Features

New water pipeline eases fears of shortage

Daily Planet Wire Service
Monday October 14, 2002

The East Bay Municipal Utility District has completed construction of an 11-mile emergency pipeline that would let water flow between Castro Valley and San Ramon. 

Prior to completion of the pipeline, if the existing Claremont Tunnel line had been damaged, as in the case of an earthquake on the Hayward Fault, customers in Oakland and Berkeley could have been without water for up to six months. 

The $45 million southern loop project was a key element in EBMUD's $189 million, 10-year plan to seismically strengthen the district's water treatment, distribution and storage facilities. 

More than 90 percent of the district's water supplies are delivered from the Mokelumne River, flowing 90 miles away in the Sierra Nevada foothills, to treatment plants in Walnut Creek and Orinda. 

The treated water serves roughly two-thirds of the district's 1.3 million customers and is delivered through the Claremont Tunnel, an underground pipe running parallel to the Caldecott Tunnel. 

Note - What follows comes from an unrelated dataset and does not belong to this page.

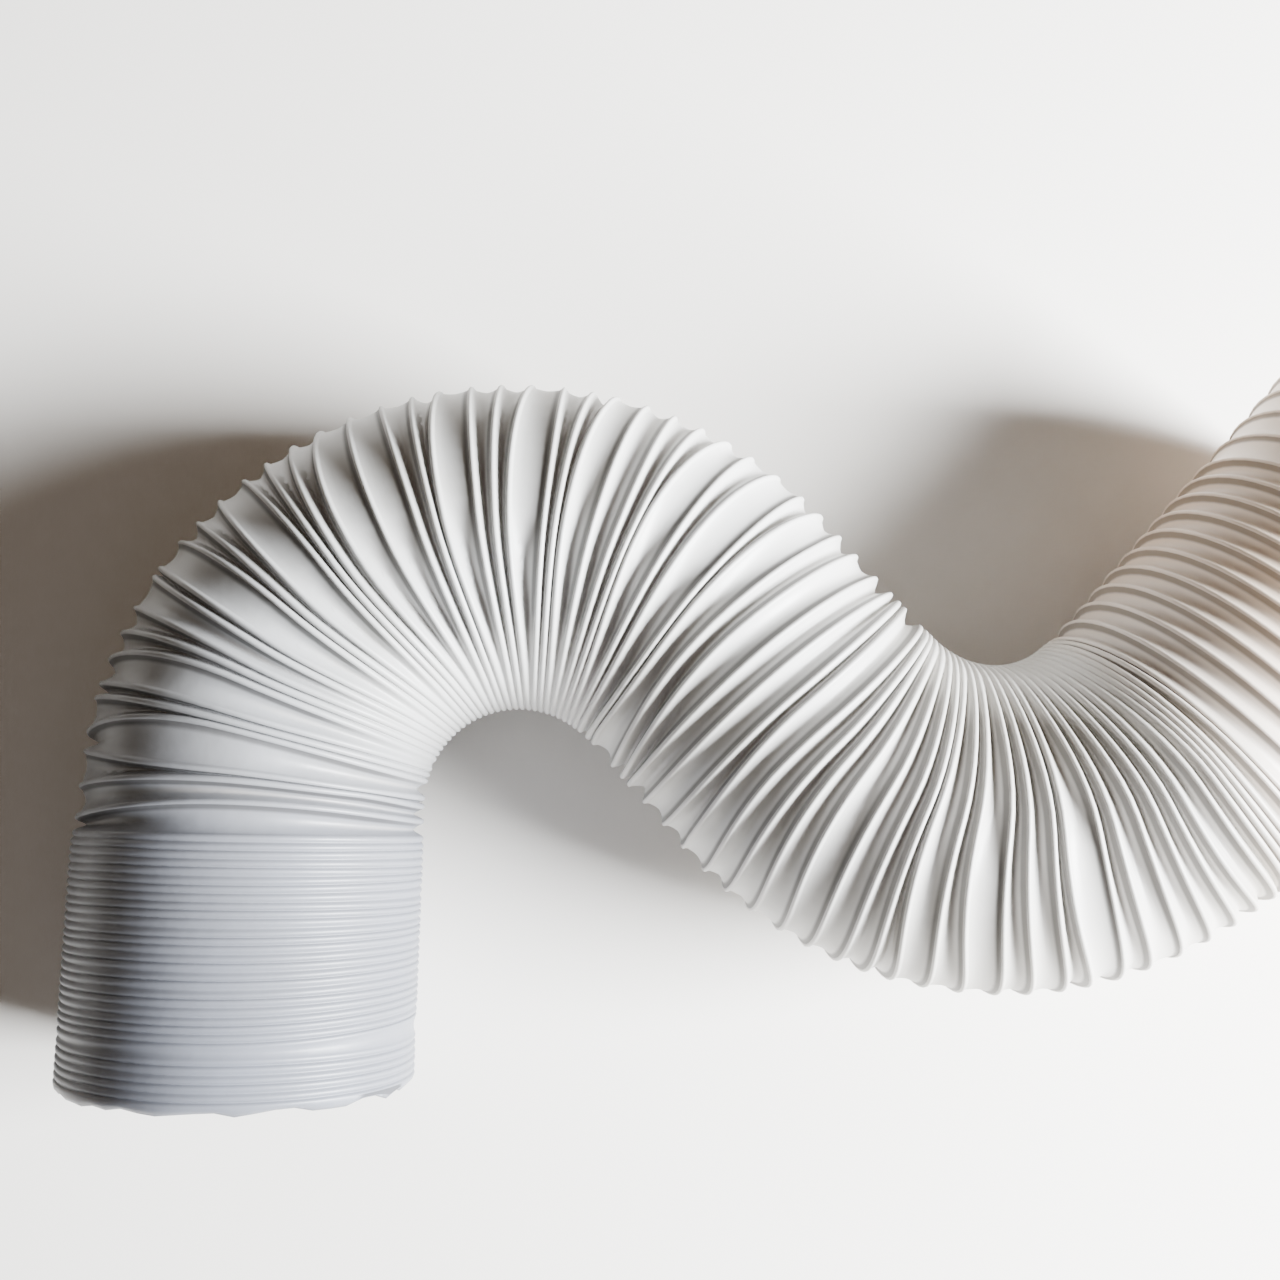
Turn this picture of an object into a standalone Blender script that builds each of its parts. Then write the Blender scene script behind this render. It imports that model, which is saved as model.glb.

The new pipeline will allow the district to move water from both east to west and west to east during emergencies. 

EBMUD spokesman Charles Hardy said the district is currently working on an environmental impact report exploring options for upgrading the seismically vulnerable Claremont Tunnel. The alternatives, ranging from retrofit to replacement, would cost between $30 million and $50 million.